Temporal evolution, one zone, only cooling¶
Cooling only the newly injecting electrons¶
import warnings
warnings.filterwarnings('ignore')
import matplotlib.pyplot as plt
import numpy as np
import jetset
print('tested on jetset',jetset.__version__)
tested on jetset 1.2.2
This is a very preliminary documentation for the temporal evolution capabilities of jetset. Here we show how to create a a radiativeregion, and how to evolve the system in order to generate both particle spectra, SEDs, and lightcurves
definition of the injected particle distributio,, and of the jet model for the radiative region
from jetset.jet_model import Jet
jet_model=Jet()
from jetset.jet_emitters_factory import InjEmittersFactory
q_inj=InjEmittersFactory().create_inj_emitters('pl',emitters_type='electrons',normalize=True)

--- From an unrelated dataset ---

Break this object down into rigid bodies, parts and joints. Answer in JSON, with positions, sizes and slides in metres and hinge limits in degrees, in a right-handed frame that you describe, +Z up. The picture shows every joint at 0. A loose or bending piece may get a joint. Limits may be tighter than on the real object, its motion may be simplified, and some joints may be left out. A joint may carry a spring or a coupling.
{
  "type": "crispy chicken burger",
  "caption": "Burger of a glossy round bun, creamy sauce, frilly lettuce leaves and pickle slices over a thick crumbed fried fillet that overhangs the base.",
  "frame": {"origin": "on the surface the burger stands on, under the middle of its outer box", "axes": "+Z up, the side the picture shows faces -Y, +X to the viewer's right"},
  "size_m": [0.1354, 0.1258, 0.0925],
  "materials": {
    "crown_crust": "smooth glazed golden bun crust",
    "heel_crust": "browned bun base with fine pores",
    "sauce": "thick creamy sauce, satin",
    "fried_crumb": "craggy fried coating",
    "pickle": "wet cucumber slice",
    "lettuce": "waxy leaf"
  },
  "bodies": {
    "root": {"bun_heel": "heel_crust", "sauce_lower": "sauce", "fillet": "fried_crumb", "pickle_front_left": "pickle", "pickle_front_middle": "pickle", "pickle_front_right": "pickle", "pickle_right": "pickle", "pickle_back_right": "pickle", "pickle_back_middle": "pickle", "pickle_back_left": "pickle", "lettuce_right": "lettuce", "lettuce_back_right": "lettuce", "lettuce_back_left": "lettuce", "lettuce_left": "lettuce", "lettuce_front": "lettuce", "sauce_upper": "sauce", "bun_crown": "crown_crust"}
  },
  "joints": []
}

q_inj.parameters.gmin.val=10
q_inj.parameters.gmax.val=1E6
q_inj.parameters.p.val=2.3
jet_model.parameters.beam_obj.val=30
jet_model.parameters.B.val=0.2
jet_model.parameters.z_cosm.val=0.03
here we set some relevant parameters taht will be described in detail in the next version of the documentation
inj_duration=5E5 #This is in seconds in the blob rest frame
duration=inj_duration*2
T_esc_rad=2 #This is in units of R/c
L_inj=1.0E40 #This is in erg/s
T_SIZE=1E4
NUM_SET=200
Here, we instantiate the JetTimeEvol object, passing the radiative
region jet model, and the injected particle class.

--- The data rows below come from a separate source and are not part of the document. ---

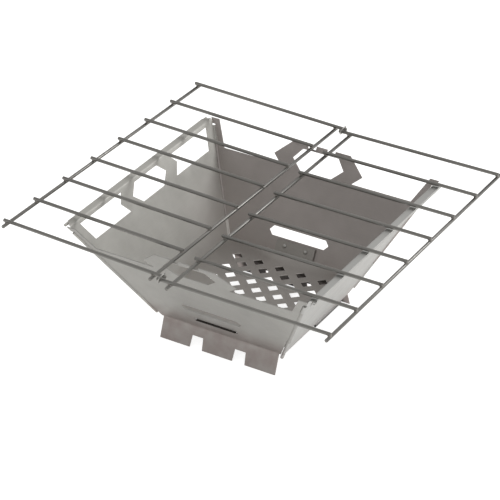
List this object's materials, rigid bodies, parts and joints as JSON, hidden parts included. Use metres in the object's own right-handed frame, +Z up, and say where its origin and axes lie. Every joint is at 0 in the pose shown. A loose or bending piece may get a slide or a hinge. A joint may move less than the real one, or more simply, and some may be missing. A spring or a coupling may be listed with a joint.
{
  "type": "fire pit",
  "caption": "Folding fire pit of leaning steel sheet walls on corner hinges, with a pierced floor plate and a folding wire rod cooking grate laid across the top.",
  "frame": {"origin": "centre of the bounding box, on the ground under the feet; the pit's own centre stands 3.8 mm to +X and 5.5 mm to -Y of it, because the grate lies off centre", "axes": "+Z up; -Y the front wall, the one with the slot for the floor plate's tab; +X the right wall as seen from the front"},
  "size_m": [0.5648, 0.556, 0.2218],
  "materials": {
    "wall_steel": "brushed, lightly heat-stained",
    "floor_steel": "dull brushed",
    "rod_steel": "drawn wire",
    "link_wire": "drawn wire",
    "pin_steel": "bright drawn"
  },
  "bodies": {
    "pit": {"wall_front": "wall_steel", "wall_back": "wall_steel", "wall_right": "wall_steel", "wall_left": "wall_steel", "hinge_pin_front_left": "pin_steel", "hinge_pin_front_right": "pin_steel", "hinge_pin_back_right": "pin_steel", "hinge_pin_back_left": "pin_steel"},
    "floor": {"floor_plate": "floor_steel", "floor_stud_left": "pin_steel", "floor_stud_right": "pin_steel"},
    "grate_left": {"grate_left_rod_1": "rod_steel", "grate_left_rod_2": "rod_steel", "grate_left_rod_3": "rod_steel", "grate_left_rod_4": "rod_steel", "grate_left_rod_5": "rod_steel", "grate_left_rod_6": "rod_steel", "grate_left_rod_7": "rod_steel", "grate_left_rod_8": "rod_steel", "grate_left_cross_outer": "rod_steel", "grate_left_cross_inner": "rod_steel"},
    "grate_right": {"grate_right_rod_1": "rod_steel", "grate_right_rod_2": "rod_steel", "grate_right_rod_3": "rod_steel", "grate_right_rod_4": "rod_steel", "grate_right_rod_5": "rod_steel", "grate_right_rod_6": "rod_steel", "grate_right_rod_7": "rod_steel", "grate_right_rod_8": "rod_steel", "grate_right_cross_outer": "rod_steel", "grate_right_cross_inner": "rod_steel"},
    "grate_links": {"grate_link_front": "link_wire", "grate_link_back": "link_wire"}
  },
  "joints": [
    {"name": "grate_lift", "type": "slide", "parent": "pit", "child": "grate_left", "axis": [0, 0, 1], "range_m": [0, 0.08]},
    {"name": "grate_fold", "type": "hinge", "parent": "grate_left", "child": "grate_right", "pos_m": [0.00259, -0.00097, 0.2122], "axis": [-0.0122, -0.9999, 0], "range_deg": [0, 95]},
    {"name": "grate_link_turn", "type": "hinge", "parent": "grate_left", "child": "grate_links", "pos_m": [0.00259, -0.00097, 0.2122], "axis": [-0.0122, -0.9999, 0], "range_deg": [0, 67.5]},
    {"name": "floor_tilt", "type": "hinge", "parent": "pit", "child": "floor", "pos_m": [0.00379, -0.12212, 0.0548], "axis": [1, 0, 0], "range_deg": [0, 32]}
  ],
  "couplings": [
    {"joint": "grate_link_turn", "follows": "grate_fold", "ratio": 0.7105}
  ]
}
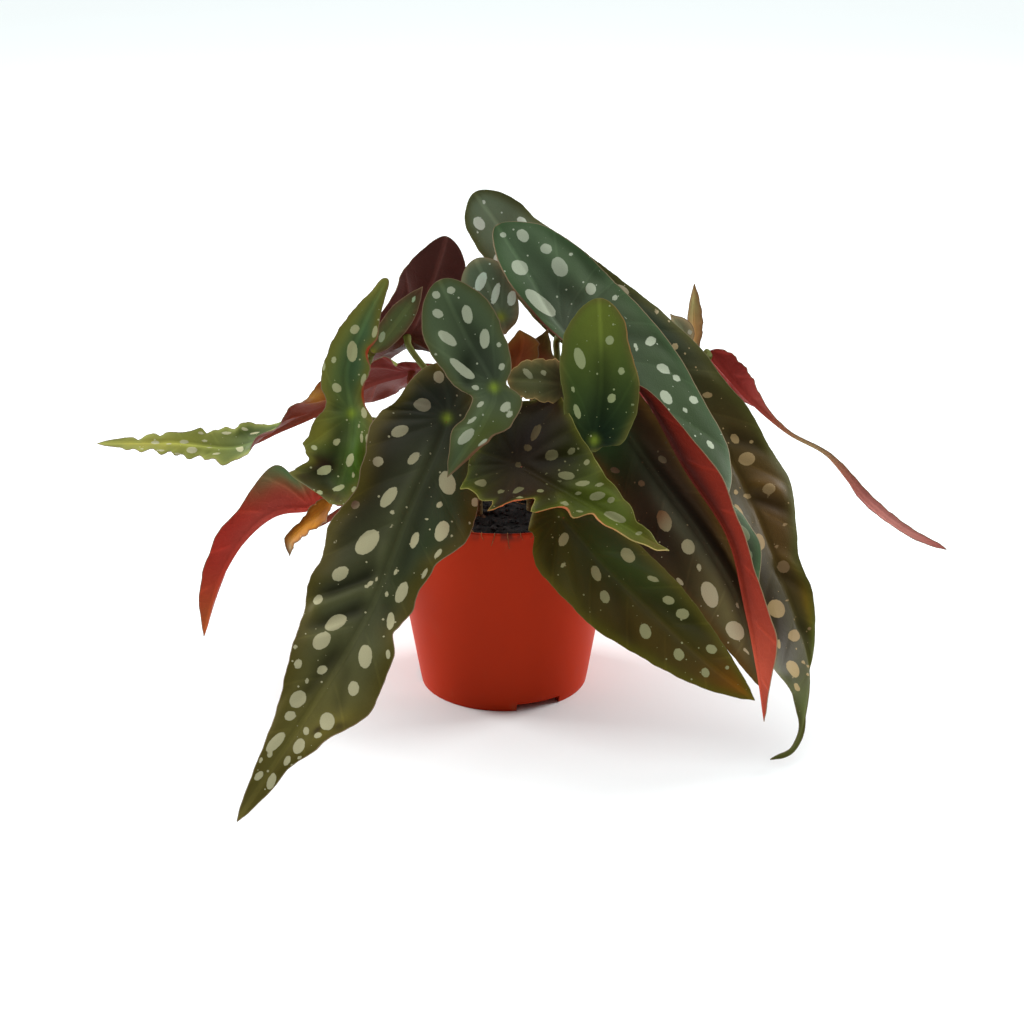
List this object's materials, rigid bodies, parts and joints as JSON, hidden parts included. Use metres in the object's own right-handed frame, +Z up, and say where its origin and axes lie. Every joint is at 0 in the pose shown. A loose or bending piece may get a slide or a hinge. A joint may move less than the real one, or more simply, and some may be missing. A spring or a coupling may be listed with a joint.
{
  "type": "potted polka dot begonia",
  "caption": "Begonia with silver-spotted, wing-shaped leaves on jointed canes, standing in a thin round plastic nursery pot filled with potting soil.",
  "frame": {"origin": "On the ground under the middle of the pot, which is also the middle of the bottom of the whole plant's bounding box.", "axes": "+Z up. +X to the right as the plant is seen from its front, across its widest spread. -Y towards the viewer of its front."},
  "size_m": [0.4348, 0.3714, 0.2555],
  "materials": {
    "pot": "satin",
    "soil": "matte",
    "cane": "satin",
    "leaf_blue_green": "satin",
    "leaf_dark": "satin",
    "leaf_bright": "satin",
    "leaf_olive": "satin",
    "leaf_brown": "satin",
    "leaf_maroon": "satin",
    "leaf_red": "satin",
    "leaf_withered": "matte",
    "leaf_bud": "matte",
    "stipule": "matte"
  },
  "bodies": {
    "root": {"pot": "pot", "soil": "soil", "cane_left": "cane", "cane_right": "cane", "cane_back": "cane", "leaf_front_left": "leaf_dark", "leaf_left_bright": "leaf_bright", "leaf_young_centre": "leaf_blue_green", "leaf_upright_right": "leaf_olive", "leaf_dark_right": "leaf_brown", "leaf_low_centre": "leaf_brown", "leaf_low_right": "leaf_dark", "leaf_large_right": "leaf_blue_green", "leaf_behind_right": "leaf_blue_green", "leaf_maroon_back": "leaf_maroon", "leaf_far_left": "leaf_red", "leaf_red_left": "leaf_red", "leaf_withered": "leaf_withered", "leaf_small_olive": "leaf_olive", "leaf_far_right": "leaf_maroon", "leaf_small_centre": "leaf_blue_green", "leaf_small_left": "leaf_bright", "leaf_bud_right": "leaf_bud", "leaf_young_right": "leaf_blue_green", "stipule_left": "stipule", "stipule_right": "stipule", "leaf_back_right": "leaf_dark", "leaf_back_left": "leaf_blue_green", "leaf_back_low": "leaf_dark"}
  },
  "joints": []
}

only_radiation=True will disable the accleration region, and only
the radiative region will be used.
from jetset.jet_timedep import JetTimeEvol
temp_ev=JetTimeEvol(jet_rad=jet_model,Q_inj=q_inj,inplace=True,only_radiation=True)
The IC cooling is switched off, as default, to make the process
faster. to switch on the IC cooling temp_ev_acc.IC_cooling='on'
Now, we setup some relevant parameters
temp_ev.rad_region.jet.nu_min=1E8
T_SIZE=np.int(T_SIZE)
temp_ev.parameters.duration.val=duration
temp_ev.parameters.TStart_Inj.val=0
temp_ev.parameters.TStop_Inj.val=inj_duration
temp_ev.parameters.T_esc_rad.val=T_esc_rad
temp_ev.parameters.Esc_Index_rad.val=0
temp_ev.parameters.t_size.val=T_SIZE
temp_ev.parameters.num_samples.val=NUM_SET
temp_ev.parameters.L_inj.val=L_inj
temp_ev.parameters.gmin_grid.val=1.0
temp_ev.parameters.gmax_grid.val=1E8
temp_ev.parameters.gamma_grid_size.val=1500
temp_ev.init_TempEv()
temp_ev.show_model()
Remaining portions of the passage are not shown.